Debris collar: Where your ankle touches the shoe, there’s a nice padded liner that is comfortable and keeps junk from getting down in the shoe.
Small profile: This one’s dorky, but I’m gonna say it anyway. I’ve got pretty big feet for my frame and the low-profile cut of the Boulder Xs make my feet look nice and small for a change. This low profile also makes them a good choice for aid climbing.
Some things to consider when buying:
- Like many Sportiva shoes, the Boulder Xs are very narrow. They will stretch some, but if you’ve got a wide foot, try ‘em on for awhile and see how they feel. People with narrow feet, however, will love the fit. I’ve got a narrow foot and they feel like a pair of gloves.
- Buy them a bit on the tight side. I initially thought my pair was too tight, but once they broke in I was happy I got a tight fit that allows the big toe to get more power over the front of the shoe. Also, it fits more like a climbing shoe this way. But if you plan on using them mostly for hiking, and not for much climbing, get ‘em in your normal size.
- This is just a heads up: The shoes will leave smudges on your tile or linoleum floors. This is the tradeoff for having all that sticky rubber goodness. And since these are made to be outdoor shoes (that some of us choose to wear inside) it’s worth the tradeoff to me. I’d rather have sticky shoes that I have to take off when I get in the front door than weak climbing shoes that don’t smudge my floor.

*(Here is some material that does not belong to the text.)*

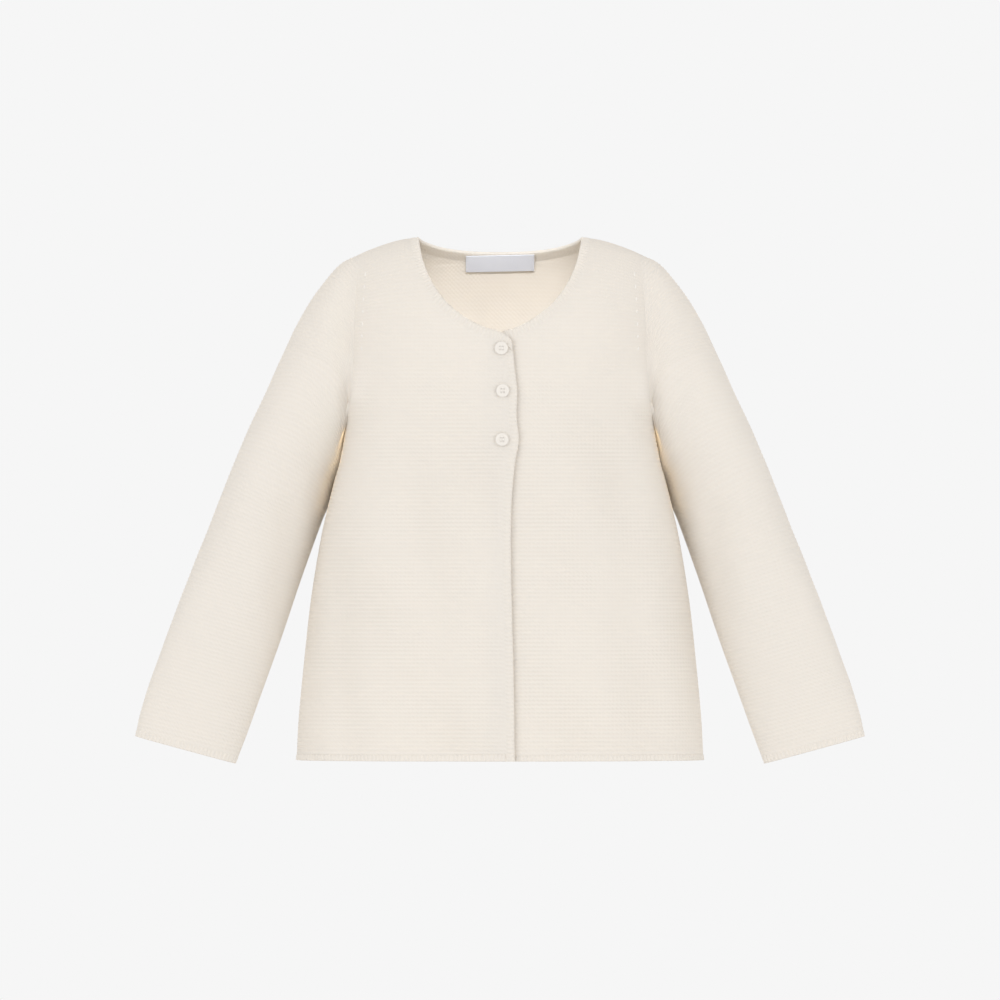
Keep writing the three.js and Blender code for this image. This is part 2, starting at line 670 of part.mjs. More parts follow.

If you’re like me you read gear reviews to confirm a decision you’ve most likely already made—you just want affirmation that you’re making a good choice. If that’s the case and you’re just about to order these shoes, I say go ahead and do it. For me, they offer the perfect blend of comfort, climbability, and good approach prowess. The Boulder Xs are a capable do-everything shoe that I can also feel good about wearing for activities other than climbing. Now if only Sportiva could start making boxer briefs with as much comfort and crossover prowess as the Boulder Xs, then I’d be in climbing hog heaven.
Hey Senor, these shoes are Buddy-dog approved!
Full disclosure: The shoes in this post were provided by La Sportiva for the purpose of this review.